*Short task*. Identify and copy all lines of the material where the string "data" is found.

*Collected material*.

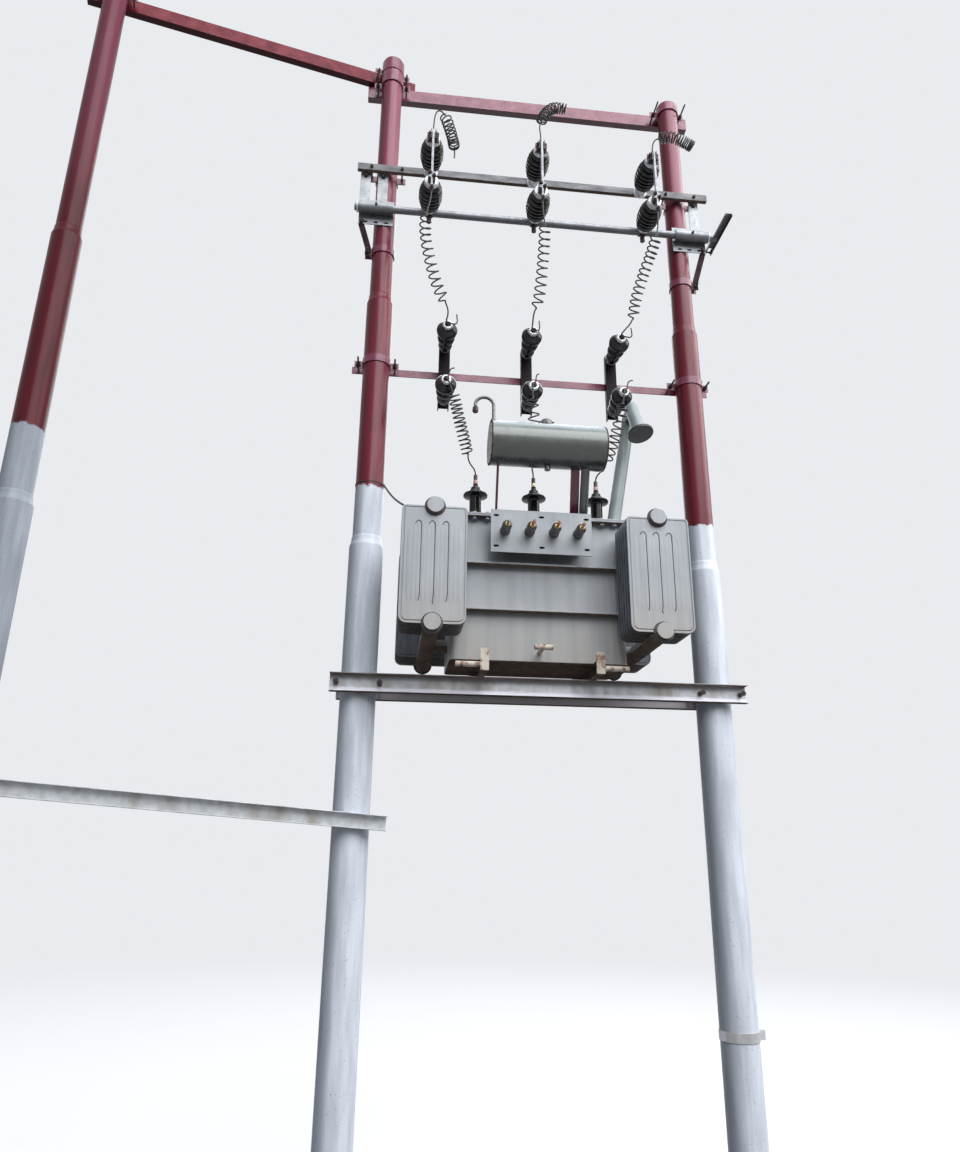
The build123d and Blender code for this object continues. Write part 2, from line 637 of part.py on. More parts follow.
def build_bushings():
    box_l = LV_L - 2 * LV_BOX_INSET
    box_h = LV_H - 2 * LV_BOX_INSET
    low = TANK_FRONT - LV_Y
    box = Box(box_l, LV_Y - LV_PLATE_T - FIT_GAP, box_h)
    box_y = low + LV_PLATE_T + (LV_Y - LV_PLATE_T - FIT_GAP) / 2
    z = TANK_TOP - LV_DROP + LV_H / 2
    plate = Box(LV_L, LV_PLATE_T, LV_H)
    slot = Rot(90, 0, 0) * extrude(SlotOverall(LV_SLOT, LV_SLOT_H), amount=LV_PLATE_T, both=True)
    for column in (-1, 0, 1):
        for row in (-1, 1):
            plate -= Pos(column * LV_SLOT_PITCH, 0, row * LV_SLOT_ROWS / 2) * slot
    pocket = Pos(TANK_X, box_y, z) * box + Pos(TANK_X, low + LV_PLATE_T / 2, z) * plate
    save("lv_pocket", pocket)
    outline = Polyline(
        (0, 0), (LV_BUSH_D / 2, 0), (LV_BUSH_D / 2, LV_BUSH_L * 0.45), (LV_BUSH_D * 0.36, LV_BUSH_L * 0.6),
        (LV_BUSH_D * 0.36, LV_BUSH_L), (LV_STUD_D / 2, LV_BUSH_L),
        (LV_STUD_D / 2, LV_BUSH_L + LV_STUD_L), (0, LV_BUSH_L + LV_STUD_L),
        close=True,
    )
    bush = revolve(Plane.XZ * make_face(outline), Axis.Z)
    row = []
    for index in range(4):
        row.append(towards_viewer(bush, TANK_X + (index - 1.5) * LV_PITCH, low, z))
    save("lv_bushings", *row)
    body = HV_BODY_D / 2
    shed = HV_SHED_D / 2
    stem = HV_STEM_D / 2
    outline = Polyline(
        (0, 0), (HV_BASE_D / 2, 0), (HV_BASE_D / 2, HV_BASE_H), (body, HV_BODY_START),
        (body, HV_SHED_Z[0]), (shed, HV_SHED_Z[1]), (shed, HV_SHED_Z[2]), (body, HV_SHED_Z[3]),
        (HV_CROWN_D / 2, HV_CROWN_Z), (stem, HV_STEM_Z), (stem, HV_H), (0, HV_H),
        close=True,
    )
    bushing = revolve(Plane.XZ * make_face(outline), Axis.Z)
    save("hv_bushings", *[Pos(x, HV_Y, COVER_TOP) * bushing for x in HV_X])


def radiator_panel():
    """One pressed panel, upright in XZ, round at its low corners, open round both headers."""
    height = RAD_TOP - RAD_BOTTOM
    flat = Pos(0, height / 2) * Rectangle(RAD_W, height)
    low = flat.vertices().sort_by(Axis.Y)[:2]
    flat = fillet(low, RAD_LOW_R)
    high = flat.vertices().sort_by(Axis.Y)[-2:]
    flat = fillet(high, RAD_TOP_R)
    bore = Circle(HEADER_D / 2 + FIT_GAP)
    flat -= bore + Pos(0, height) * bore
    return Pos(0, RAD_PANEL_T, 0) * extrude(Plane.XZ * flat, amount=RAD_PANEL_T)


def build_radiators():
    panel = radiator_panel()
    for name, end in (("front", -1), ("rear", 1)):
        panels = []
        for side in (-1, 1):
            for index in range(RAD_PANELS):
                near = -RAD_FRONT + index * RAD_PITCH
                y = near if end < 0 else -near - RAD_PANEL_T
                panels.append(Pos(TANK_X + side * RAD_X, y, RAD_BOTTOM) * panel)
        save(f"radiators_{name}", *panels)
    reach = 2 * (RAD_FRONT + HEADER_CAP)
    headers = []
    for side in (-1, 1):
        for z in (RAD_BOTTOM, RAD_TOP):
            pipe = Rot(90, 0, 0) * Cylinder(HEADER_D / 2, reach)
            gap = RAD_X - TANK_L / 2 - FIT_GAP
            branch = Pos(-side * gap / 2, 0, 0) * Rot(0, 90, 0) * Cylinder(BRANCH_D / 2, gap)
            headers.append(Pos(TANK_X + side * RAD_X, 0, z) * (pipe + branch))
    save("radiator_headers", *headers)


def to_drum(foot, top, diameter):
    """Round bar or pipe that leans forward from the cover to the underside of the drum."""
    sections = [Pos(*foot, COVER_TOP) * Circle(diameter / 2), Pos(*top) * Circle(diameter / 2)]
    return loft(sections, ruled=True)


def build_conservator():
    radius = CONS_D / 2
    outline = Polyline(
        (0, -CONS_L / 2 + CONS_DISH), (radius - CONS_RIM, -CONS_L / 2 + CONS_DISH),
        (radius - CONS_RIM, -CONS_L / 2), (radius, -CONS_L / 2), (radius, CONS_L / 2),
        (radius - CONS_RIM, CONS_L / 2), (radius - CONS_RIM, CONS_L / 2 - CONS_DISH),
        (0, CONS_L / 2 - CONS_DISH),
        close=True,
    )
    drum = Rot(0, 90, 0) * revolve(Plane.XZ * make_face(outline), Axis.Z)
    filler = Pos(0, 0, radius + FILLER_H / 2 - FITTING_SINK) * Cylinder(FILLER_D / 2, FILLER_H)
    plug = Cylinder(PLUG_D / 2, PLUG_L)
    plug_z = radius + PLUG_L / 2 - FITTING_SINK
    hook_x = BREATHER_INSET - CONS_L / 2
    fittings = filler + Pos(0, 0, -plug_z) * plug + Pos(hook_x, 0, plug_z) * plug
    middle_x = TANK_X + CONS_X
    save("conservator", Pos(middle_x, CONS_Y, CONS_Z) * (drum + fittings))
    drum_space = Pos(middle_x, CONS_Y, CONS_Z) * Rot(0, 90, 0) * Cylinder(radius + FIT_GAP, CONS_L)
    bar = loft(
        [Pos(*POST_BAR_FOOT, COVER_TOP) * Rectangle(POST_BAR_W, POST_BAR_T),
         Pos(*POST_BAR_TOP) * Rectangle(POST_BAR_W, POST_BAR_T)],
        ruled=True,
    )
    save("conservator_supports", bar - drum_space, to_drum(ROD_FOOT, ROD_TOP, ROD_D) - drum_space)
    save("oil_pipe", to_drum(OIL_PIPE_FOOT, OIL_PIPE_TOP, OIL_PIPE_D) - drum_space)
    rise = middle_x + hook_x
    tip = rise - 2 * BREATHER_R
    crown = CONS_Z + BREATHER_TOP
    path = FilletPolyline(
        (rise, CONS_Y, CONS_Z + radius + PLUG_L - FITTING_SINK), (rise, CONS_Y, crown),
        (tip, CONS_Y, crown), (tip, CONS_Y, CONS_Z + BREATHER_TIP),
        radius=BREATHER_R - 1,
    )
    save("breather_pipe", pipe_along(path, BREATHER_D))


def build_vent():
    """Relief pipe that leans up from the cover and turns down in two mitred bends to its disc."""
    foot = Vector(*VENT_FOOT, COVER_TOP)
    under = foot - (Vector(*VENT_KNEE) - foot).normalized() * VENT_D
    path = Polyline(tuple(under), VENT_KNEE, VENT_CROWN, VENT_MOUTH)
    start = Plane(origin=path @ 0, z_dir=path % 0)
    pipe = sweep(start * Circle(VENT_D / 2), path=path, transition=Transition.RIGHT)
    disc = Plane(origin=path @ 1, z_dir=path % 1) * extrude(Circle(VENT_FLANGE_D / 2), amount=VENT_FLANGE_T)
    pipe -= Pos(foot.X, foot.Y, COVER_TOP - VENT_D) * Box(4 * VENT_D, 4 * VENT_D, 2 * VENT_D)
    save("explosion_vent", pipe + disc)


def build_drain():
    stem = towards_viewer(Pos(0, 0, DRAIN_L / 2) * Cylinder(DRAIN_D / 2, DRAIN_L), TANK_X, TANK_FRONT, DRAIN_Z)
    bar = Pos(TANK_X, TANK_FRONT - DRAIN_L, DRAIN_Z) * Rot(0, 90, 0) * Cylinder(DRAIN_BAR_D / 2, DRAIN_BAR_L)
    save("drain_valve", stem + bar)


def build_brace():
    radius = POLE_LOW_D / 2
    span = math.hypot(OUTER_POLE_X, OUTER_POLE_Y)
    slope = math.degrees(math.atan2(BRACE_RISE, span))
    bar = channel_bar(span + 2 * BRACE_OVERHANG, BRACE_DEPTH, BRACE_FLANGE, ARM_WEB, -1)
    bar = Pos(-BRACE_OVERHANG, -radius - FIT_GAP, 0) * bar
    bar = Pos(OUTER_POLE_X, OUTER_POLE_Y, BRACE_Z + BRACE_RISE) * Rot(0, 0, tie_turn()) * Rot(0, slope, 0) * bar
    save("lower_brace", bar)
    ring = Circle(radius + FIT_GAP + BAND_T) - Circle(radius + FIT_GAP)
    reach = radius + FIT_GAP + BAND_T / 2
    for way in (-1, 1):
        ring += Pos(reach + BAND_LUG / 2, way * BAND_LUG_SET) * Rectangle(BAND_LUG, BAND_T)
    ring -= Pos(radius, 0) * Rectangle(4 * BAND_T, BAND_SPLIT)
    band = extrude(ring, amount=BAND_H)
    save("pole_band", Pos(POLE_SPACING, 0, BAND_Z) * band)


def between(a, b, share):
    return tuple(p + share * (q - p) for p, q in zip(a, b))


def jumper(name, route, coil_from, coil_to=None):
    """Curly conductor along a route: thin leads, and the fat tube that its helix fits.

    coil_from and coil_to are a run's number and the share of that run where the coil starts or ends.
    """
    print(name)
    run, share = coil_from
    start = between(route[run], route[run + 1], share)
    solids = [free_tube(route[:run + 1] + [start], WIRE_D)]
    if coil_to is None:
        solids.append(free_tube([start] + route[run + 1:], COIL_D))
    else:
        last, last_share = coil_to
        end = between(route[last], route[last + 1], last_share)
        solids.append(free_tube([start] + route[run + 1:last + 1] + [end], COIL_D))
        solids.append(free_tube([end] + route[last + 1:], WIRE_D))
    save(name, *solids)


def build_switch_jumpers():
    """From the foot of each blade down to the upper fuse cap of its phase."""
    low = SHAFT_Z - BLADE_DOWN
    z = FUSE_POST_Z[1]
    bends = {
        "left": [(262, -432, 5462), (256, -428, 5300), (296, -405, 5120), (350, -362, 4960),
                 (428, -305, 4862)],
        "middle": [(992, -432, 5462), (988, -428, 5310), (974, -405, 5110), (966, -352, 4958),
                   (932, -302, 4870)],
        "right": [(1706, -432, 5470), (1676, -426, 5350), (1605, -400, 5150), (1560, -345, 4985),
                  (1558, -300, 4880)],
    }
    for (name, middle), x, fuse_x in zip(bends.items(), PHASE_X, FUSE_X):
        terminal = fuse_x - TERMINAL_SET
        ends = [(terminal, FUSE_HEAD_Y - LEAD_OUT, z), (terminal, FUSE_HEAD_Y, z)]
        start = [(x, BLADE_Y, low), (x, BLADE_Y, low - LEAD_DROP)]
        jumper(f"switch_jumper_{name}", start + middle + ends, (2, 0.4), (5, 0.4))


def build_fuse_jumpers():
    """From the lower fuse cap of each phase down to the bushing of that phase."""
    z = FUSE_POST_Z[0]
    top = COVER_TOP + HV_H
    bends = {
        "left": [(450, -296, 4345), (506, -215, 4172), (572, -92, 4012), (578, -66, 3965)],
        "middle": [(925, -296, 4345), (950, -215, 4172), (968, -110, 4010), (950, -78, 3975)],
        "right": [(1478, -296, 4345), (1440, -250, 4135), (1398, -110, 3995), (1385, -78, 3960)],
    }
    for (name, middle), x, fuse_x in zip(bends.items(), HV_X, FUSE_X):
        terminal = fuse_x - TERMINAL_SET
        start = [(terminal, FUSE_HEAD_Y, z), (terminal, FUSE_HEAD_Y - LEAD_OUT, z)]
        ends = [(x, HV_Y, top + LEAD_RISE), (x, HV_Y, top)]
        jumper(f"fuse_jumper_{name}", start + middle + ends, (2, 0.1), (3, 0.92))


def build_line_tails():
    """Bare tails that stand up from the fixed contacts, where a line would be joined."""
    low = CHANNEL_MIDDLE + POST_CAP_D / 2
    y = POST_HEAD_Y - JAW_FOOT_T / 2
    bends = {
        "left": [(300, -415, 6285), (348, -420, 6285), (433, -420, 5985), (424, -420, 5905)],
        "middle": [(966, -418, 6235), (1006, -420, 6338), (1046, -420, 6386), (1100, -420, 6404),
                   (1146, -420, 6390)],
        "right": [(1735, -416, 6225), (1790, -420, 6240), (1860, -424, 6250), (1925, -424, 6222),
                  (1985, -424, 6185)],
    }
    coils = {"left": ((3, 0.12), (3, 0.97)), "middle": ((2, 0.4), None), "right": ((2, 0.6), None)}
    for (name, points), x in zip(bends.items(), PHASE_X):
        route = [(x, y, low), (x, y, low + LEAD_DROP)] + points
        jumper(f"line_tail_{name}", route, *coils[name])


os.makedirs("parts", exist_ok=True)
build_poles()
build_top_arms()
build_arm_clamps()
build_switch_frame()
build_switch_posts()
build_shaft()
build_fuses()
build_base()
build_tank()
build_bushings()
build_radiators()
build_conservator()
build_vent()
build_drain()
build_brace()
build_switch_jumpers()
build_fuse_jumpers()
build_line_tails()
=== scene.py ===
import bpy
import math
import random
from mathutils import Matrix, Vector


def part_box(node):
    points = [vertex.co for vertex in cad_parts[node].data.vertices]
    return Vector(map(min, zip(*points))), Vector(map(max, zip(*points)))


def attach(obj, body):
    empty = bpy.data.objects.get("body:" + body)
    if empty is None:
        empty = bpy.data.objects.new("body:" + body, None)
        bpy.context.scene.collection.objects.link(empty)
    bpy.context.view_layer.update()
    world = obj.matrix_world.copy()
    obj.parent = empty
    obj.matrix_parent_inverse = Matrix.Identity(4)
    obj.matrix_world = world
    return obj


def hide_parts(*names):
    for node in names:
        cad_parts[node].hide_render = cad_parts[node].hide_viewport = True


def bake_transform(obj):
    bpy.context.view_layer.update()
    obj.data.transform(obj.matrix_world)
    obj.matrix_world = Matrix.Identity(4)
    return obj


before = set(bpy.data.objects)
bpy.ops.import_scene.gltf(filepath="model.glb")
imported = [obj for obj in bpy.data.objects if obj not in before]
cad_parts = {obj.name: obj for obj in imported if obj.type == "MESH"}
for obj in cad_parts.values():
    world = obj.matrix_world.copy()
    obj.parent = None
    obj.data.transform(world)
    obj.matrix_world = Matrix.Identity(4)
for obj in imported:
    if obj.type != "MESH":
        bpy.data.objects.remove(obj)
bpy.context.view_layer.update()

# Poles: swaged steel tube in three diameters, each cone closed by a bead of weld.
# Aluminium paint up to above head height, maroon gloss enamel over it, brushed on by hand.
POLE_SIDES = 64
LOW_R, MID_R, THIN_R = 0.09685, 0.08255, 0.06985
SWAGE, BEAD = 0.045, 0.004
MAIN_TONES = ("#E0E6F0", "#C2C8D2", "#74182F", "#5A1225", 1.0)
# The outer pole has the same paints; its darker, duller tones and half gloss are painted shade.
OUTER_SHADED_TONES = ("#8A919B", "#A3A9B3", "#56111E", "#420D17", 0.5)


def linear(hex_colour):
    """Colour written as sRGB hex, as the shaders take it."""
    shares = [int(hex_colour[i:i + 2], 16) / 255 for i in (1, 3, 5)]
    return (*[s / 12.92 if s <= 0.04045 else ((s + 0.055) / 1.055) ** 2.4 for s in shares], 1.0)


def add_node(material, kind, sockets=None, **settings):
    """One shader node. sockets gives its inputs, each a value or another node's output."""
    node = material.node_tree.nodes.new("ShaderNode" + kind)
    for name, value in settings.items():
        setattr(node, name, value)
    for name, value in (sockets or {}).items():
        if isinstance(value, bpy.types.NodeSocket):
            material.node_tree.links.new(value, node.inputs[name])
        else:
            node.inputs[name].default_value = value
    return node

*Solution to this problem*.
    points = [vertex.co for vertex in cad_parts[node].data.vertices]
    empty = bpy.data.objects.get("body:" + body)
        empty = bpy.data.objects.new("body:" + body, None)
    obj.data.transform(obj.matrix_world)
before = set(bpy.data.objects)
imported = [obj for obj in bpy.data.objects if obj not in before]
    obj.data.transform(world)
        bpy.data.objects.remove(obj)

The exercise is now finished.